The FAA timeline is surprisingly tight. They intend to propose a secondary rule later this year to govern takeoff and landing noise around airports, aiming to finalize the entire regulatory package by mid-2027.
What This Means for Business and Travel
Let's talk practical impact. The standard commercial flight from New York to Los Angeles or Washington to London drags on for roughly six to seven hours. Supersonic aircraft operating under these new guidelines will easily cut those transcontinental and transatlantic travel times in half.
You're looking at a three-hour flight to cross the country. This changes the game for international business, critical logistics, and organ transport.
Naturally, skeptics point to the Concorde's ultimate failure as proof that high-speed flight isn't commercially viable. But comparing modern aviation efforts to a jet designed in the 1960s is foolish. The Concorde failed because it was an inefficient gas guzzler that couldn't fly overland, restricting its market to a sliver of wealthy transatlantic travelers.

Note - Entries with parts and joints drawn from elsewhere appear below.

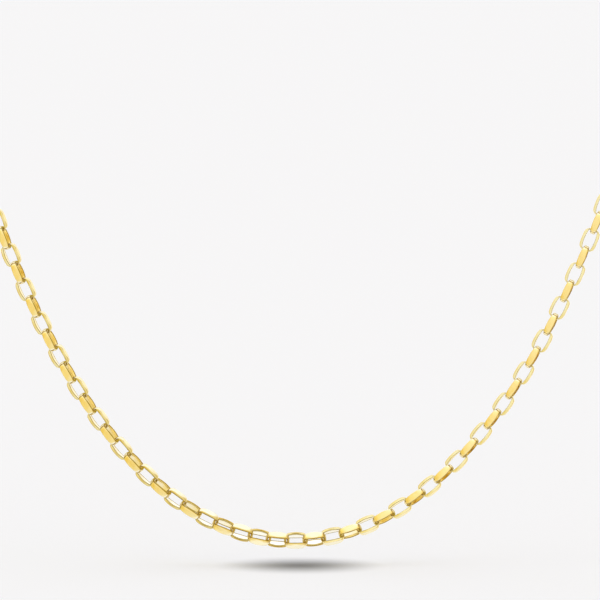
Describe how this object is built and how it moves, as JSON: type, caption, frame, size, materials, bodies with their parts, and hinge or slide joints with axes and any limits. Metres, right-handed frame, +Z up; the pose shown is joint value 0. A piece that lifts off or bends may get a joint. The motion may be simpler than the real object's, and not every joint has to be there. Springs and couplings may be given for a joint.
{
  "type": "rolo chain necklace",
  "caption": "Gold neck chain of oval belcher links with flat-cut sides, a full loop with a front drape, closed at the nape by a plain ring clasp.",
  "frame": {"origin": "middle of the nape on the loop's centre line, where the loop sits on the back of the neck", "axes": "+Z up, -Y out of the front where the drape hangs, +X to the right as the drape is seen from the front"},
  "size_m": [0.1296, 0.0767, 0.1246],
  "materials": {
    "front_links": "polished yellow gold",
    "back_links": "polished yellow gold",
    "clasp": "polished yellow gold"
  },
  "bodies": {
    "root": {"front_chain": "front_links", "back_chain": "back_links", "clasp": "clasp"}
  },
  "joints": []
}
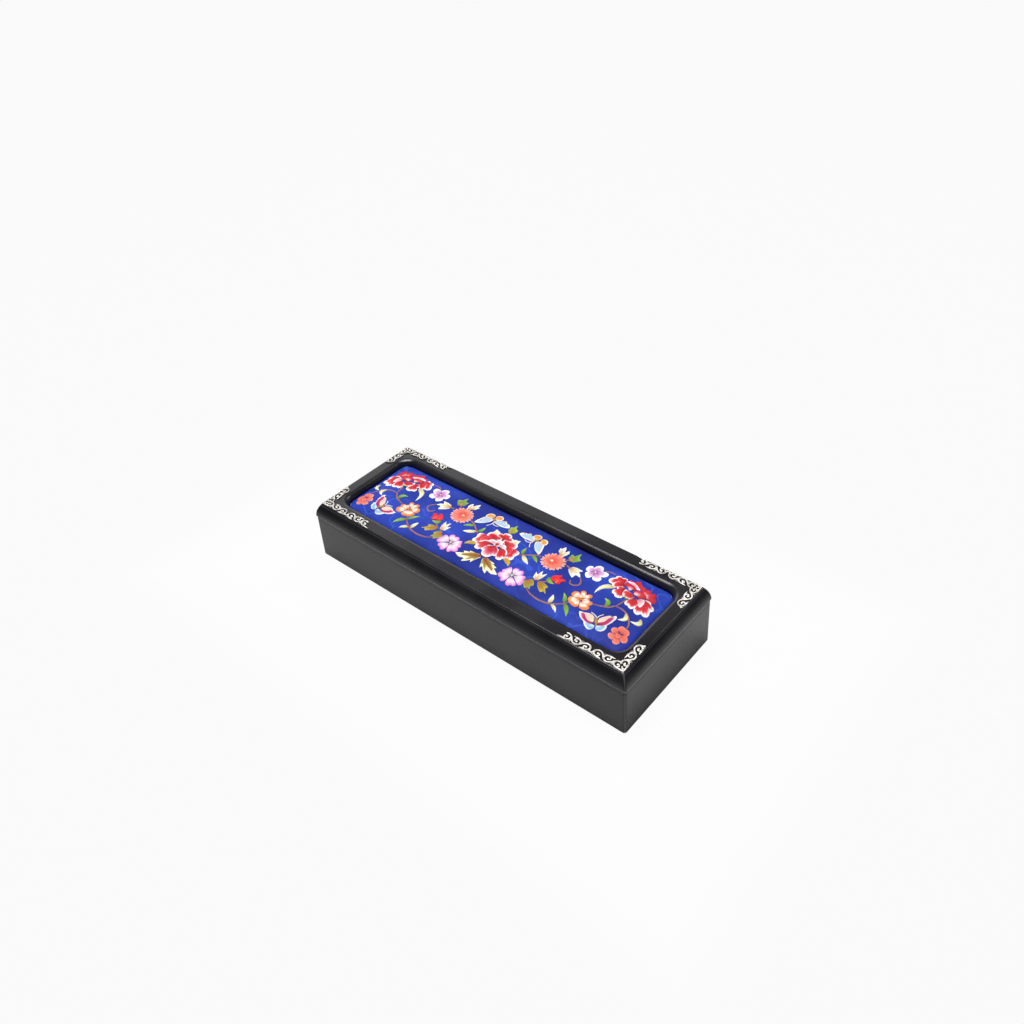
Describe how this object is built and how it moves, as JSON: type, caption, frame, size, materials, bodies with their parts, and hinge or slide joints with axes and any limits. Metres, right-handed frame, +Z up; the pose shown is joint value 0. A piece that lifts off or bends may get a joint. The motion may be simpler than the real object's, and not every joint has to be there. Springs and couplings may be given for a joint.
{
  "type": "hinged pen case",
  "caption": "Long hinged box for pens, with a moulded lid that holds a padded cloth panel and pierced metal mounts at its corners.",
  "frame": {"origin": "middle of the footprint, on the surface the case stands on", "axes": "+X along the case to the right, -Y to the front, +Z up; the lid is hinged along the back, +Y"},
  "size_m": [0.23, 0.081, 0.0405],
  "materials": {
    "lacquered_wood": "black lacquer, soft gloss",
    "bottom_board": "plain wood",
    "base_felt": "black felt",
    "velvet_lining": "deep blue velvet over board",
    "card": "grey board",
    "wadding": "white wadding",
    "satin": "royal blue satin with silk embroidery",
    "silver_mount": "silver plated, lightly brushed",
    "hinge_brass": "polished brass"
  },
  "bodies": {
    "case": {"case_front_wall": "lacquered_wood", "case_back_wall": "lacquered_wood", "case_left_wall": "lacquered_wood", "case_right_wall": "lacquered_wood", "bottom_board": "bottom_board", "base_felt": "base_felt", "floor_lining": "velvet_lining", "front_lining": "velvet_lining", "back_lining": "velvet_lining", "left_lining": "velvet_lining", "right_lining": "velvet_lining", "left_hinge_case_leaf": "hinge_brass", "left_hinge_case_screw_1": "hinge_brass", "left_hinge_case_screw_2": "hinge_brass", "left_hinge_pin": "hinge_brass", "right_hinge_case_leaf": "hinge_brass", "right_hinge_case_screw_1": "hinge_brass", "right_hinge_case_screw_2": "hinge_brass", "right_hinge_pin": "hinge_brass"},
    "lid": {"lid_board": "lacquered_wood", "lid_front_rim": "lacquered_wood", "lid_back_rim": "lacquered_wood", "lid_left_rim": "lacquered_wood", "lid_right_rim": "lacquered_wood", "lid_lining": "velvet_lining", "panel_card": "card", "panel_wadding": "wadding", "panel_satin": "satin", "front_left_corner_mount": "silver_mount", "front_right_corner_mount": "silver_mount", "back_left_corner_mount": "silver_mount", "back_right_corner_mount": "silver_mount", "left_hinge_lid_leaf": "hinge_brass", "left_hinge_lid_screw_1": "hinge_brass", "left_hinge_lid_screw_2": "hinge_brass", "right_hinge_lid_leaf": "hinge_brass", "right_hinge_lid_screw_1": "hinge_brass", "right_hinge_lid_screw_2": "hinge_brass"}
  },
  "joints": [
    {"name": "lid_hinge", "type": "hinge", "parent": "case", "child": "lid", "pos_m": [0, 0.0391, 0.0289], "axis": [-1, 0, 0], "range_deg": [0, 105]}
  ]
}
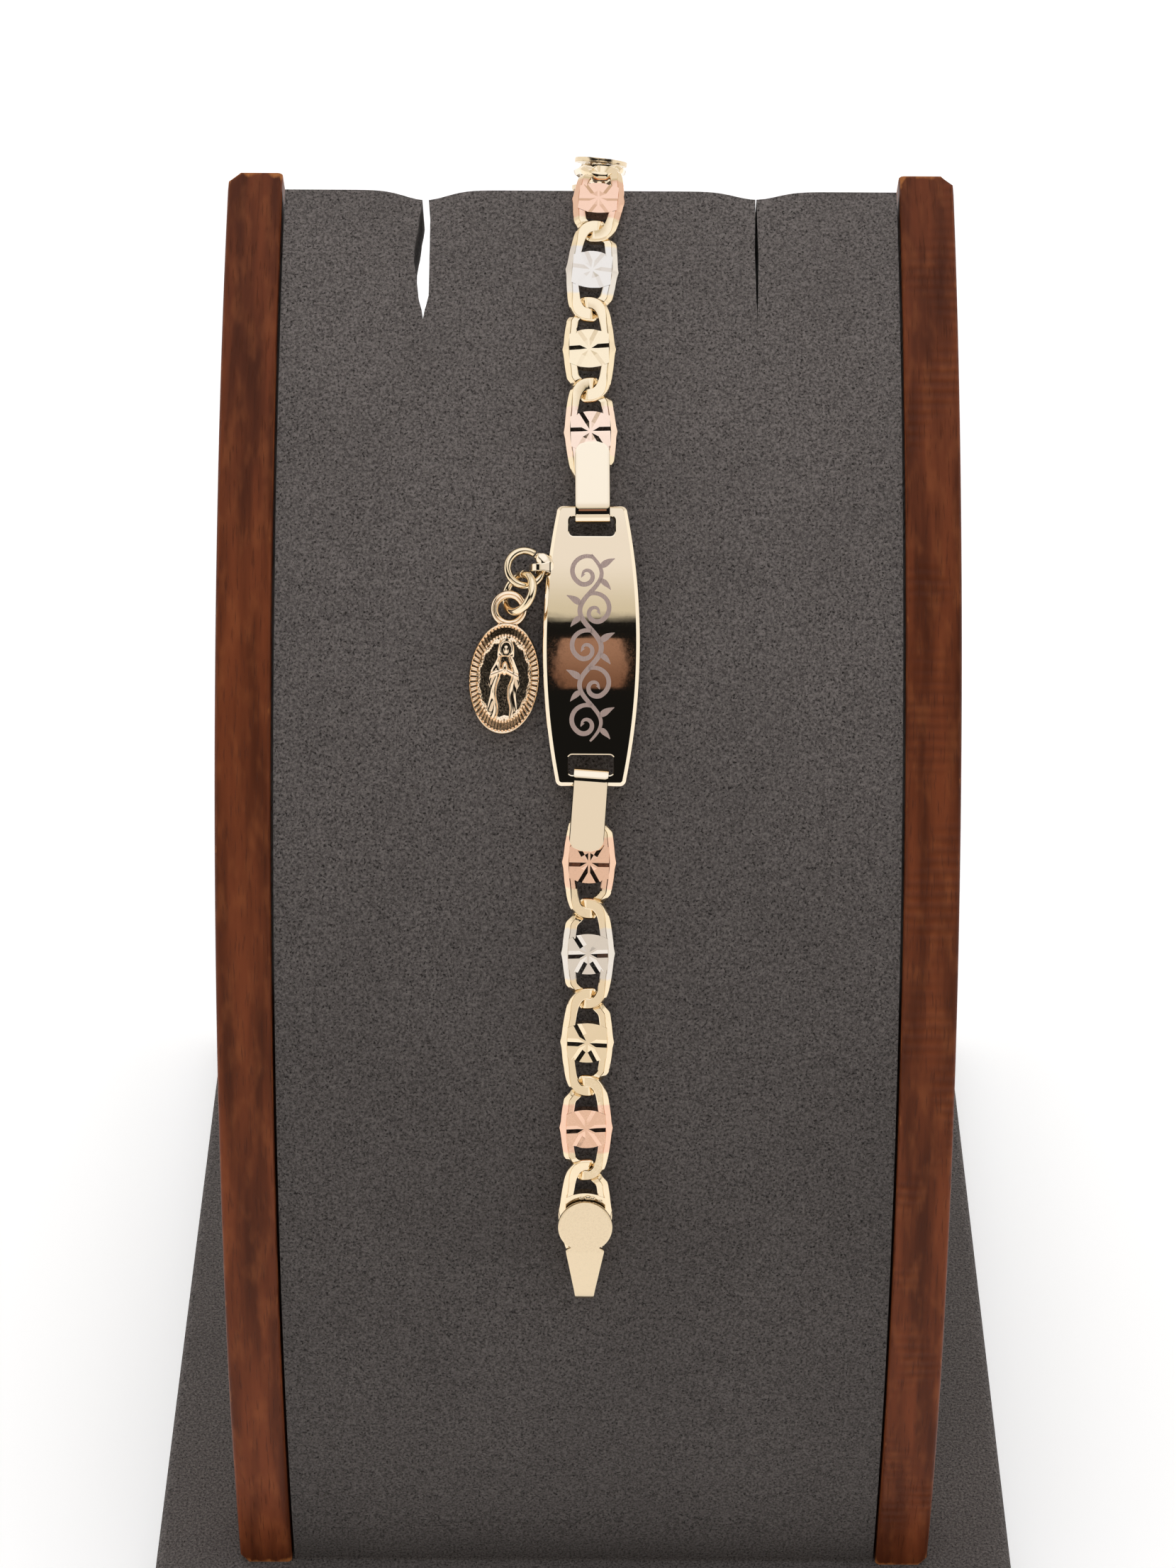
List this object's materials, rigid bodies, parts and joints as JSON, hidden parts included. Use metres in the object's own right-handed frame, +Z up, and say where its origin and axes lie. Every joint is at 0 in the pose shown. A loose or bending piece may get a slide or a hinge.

Today's designs rely on advanced carbon fiber composites that reduce weight, highly optimized engines that don't require raw afterburners to cross the sound barrier, and now, the legal path to fly anywhere over the US mainland.
If you are a stakeholder in aviation, a frequent business traveler, or an aerospace investor, your next steps are clear. Watch the public comment period for this FAA proposal over the coming months. Pay attention to how the agency tackles the upcoming takeoff and landing noise rules later this year, because airport-adjacent noise remains the final political hurdle. The engineering problems are solved. The regulatory path is clearing. Supersonic flight is coming back, and it's going to be a lot quieter than before.